Lately, more and more people have begun to understand just how limited—in both variety and nutritional value—our “modern” diets have become. This realization has sparked a new and wide-spread interest in the culinary and therapeutic uses of herbs…those plants which—although not well-known today—were, just one short generation ago, honored “guests” on the dinner tables and in the medicine chests of our grandparents’ homes. In this regular feature, MOTHER will examine the availability, cultivation, and benefits of our “forgotten” vegetable foods and remedies… and—we hope—help prevent the loss of still another bit of ancestral lore.
A handsome perennial, gold-enseal ( Hydrastis Canadensis ) is native to cool, shaded woodlands in the eastern United States . . . particularly the rich, well-drained highlands of Appalachia.
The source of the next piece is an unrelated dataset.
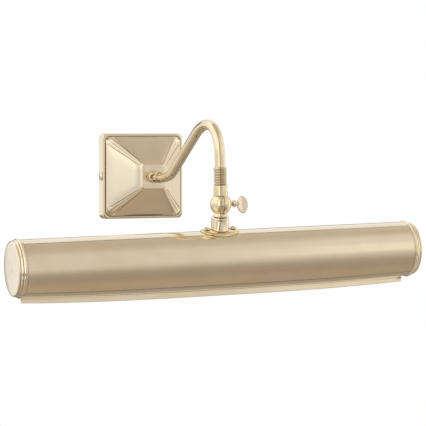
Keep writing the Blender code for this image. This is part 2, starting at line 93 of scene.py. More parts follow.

It grows from 6 to 12 inches tall, with a single main leaf and two secondary leaves of five to seven lobes each. As the leaf stems die back, they mark the fleshy, yellow rhizome (rootstock) with scars that resemble seals and give the plant its name.
Each stem is graced by a solitary greenish white flower in May or June, followed by a rasp-berrylike aggregate fruit that's about half an inch in diameter. Each one of a berry's small "globes" contains two or three hard, black, shiny seeds about the size of buckwheat grains. The plant's rhizome—usually about three-quarters of an inch thick and two inches long, with a profusion of long yellow rootlets—is, when dried, the part most often used in medicinal preparations.
Goldenseal has an acrid, bitter taste and a disagreeable odor, but its purported uses are so varied that it has been called "the universal herb" for over 300 years. The powdered rootstock— considered a general tonic for the mucous membranes—can be applied as a snuff or an antiseptic dust ... in washes and infusions ... or in capsule form. In combination with other herbs, goldenseal has been used—at various times and, we must assume, with varying degrees of effectiveness—to treat ulcers, sinus conditions, dyspepsia, worms, bowel irregularity, gonorrhea, prostate and vaginal infections, and morning sickness . . . among other problems.